Given instruction » Write out all of the lines below, exactly and completely.
# START OF Data segment
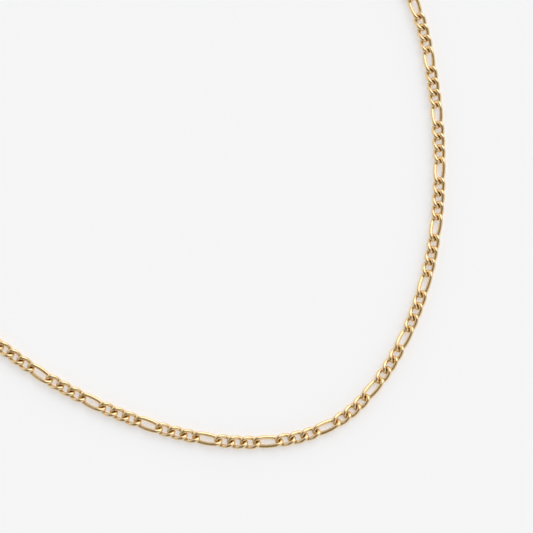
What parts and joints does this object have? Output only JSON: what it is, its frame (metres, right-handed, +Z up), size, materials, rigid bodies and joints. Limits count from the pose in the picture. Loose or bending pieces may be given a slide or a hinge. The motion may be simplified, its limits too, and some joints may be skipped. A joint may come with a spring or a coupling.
{
  "type": "figaro neck chain",
  "caption": "Gold-coloured figaro neck chain of flat-lying curb links, short and long in turn, closed by a lobster-form clasp and laid in an open loop",
  "frame": {"origin": "middle of the laid-out loop, on the surface it lies on", "axes": "+Z up from the surface; X and Y lie in the surface, with +Y along the loop's longer way"},
  "size_m": [0.1385, 0.157, 0.0037],
  "materials": {
    "chain_gold": "polished, gold plated",
    "clasp_gold": "polished, gold plated"
  },
  "bodies": {
    "root": {"segment_01": "chain_gold", "segment_02": "chain_gold", "segment_03": "chain_gold", "segment_04": "chain_gold", "segment_05": "chain_gold", "segment_06": "chain_gold", "segment_07": "chain_gold", "segment_08": "chain_gold", "segment_09": "chain_gold", "segment_10": "chain_gold", "segment_11": "chain_gold", "segment_12": "chain_gold", "segment_13": "chain_gold", "segment_14": "chain_gold", "segment_15": "chain_gold", "segment_16": "chain_gold", "clasp": "clasp_gold", "jump_ring_a": "clasp_gold", "jump_ring_b": "clasp_gold"}
  },
  "joints": []
}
# END OF Data segment
Response »
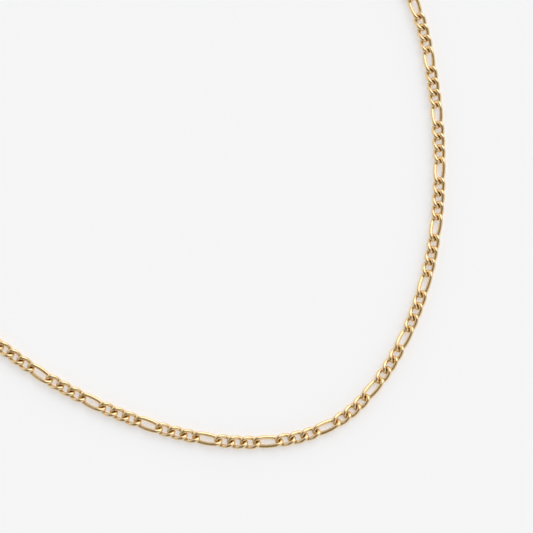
What parts and joints does this object have? Output only JSON: what it is, its frame (metres, right-handed, +Z up), size, materials, rigid bodies and joints. Limits count from the pose in the picture. Loose or bending pieces may be given a slide or a hinge. The motion may be simplified, its limits too, and some joints may be skipped. A joint may come with a spring or a coupling.
{
  "type": "figaro neck chain",
  "caption": "Gold-coloured figaro neck chain of flat-lying curb links, short and long in turn, closed by a lobster-form clasp and laid in an open loop",
  "frame": {"origin": "middle of the laid-out loop, on the surface it lies on", "axes": "+Z up from the surface; X and Y lie in the surface, with +Y along the loop's longer way"},
  "size_m": [0.1385, 0.157, 0.0037],
  "materials": {
    "chain_gold": "polished, gold plated",
    "clasp_gold": "polished, gold plated"
  },
  "bodies": {
    "root": {"segment_01": "chain_gold", "segment_02": "chain_gold", "segment_03": "chain_gold", "segment_04": "chain_gold", "segment_05": "chain_gold", "segment_06": "chain_gold", "segment_07": "chain_gold", "segment_08": "chain_gold", "segment_09": "chain_gold", "segment_10": "chain_gold", "segment_11": "chain_gold", "segment_12": "chain_gold", "segment_13": "chain_gold", "segment_14": "chain_gold", "segment_15": "chain_gold", "segment_16": "chain_gold", "clasp": "clasp_gold", "jump_ring_a": "clasp_gold", "jump_ring_b": "clasp_gold"}
  },
  "joints": []
}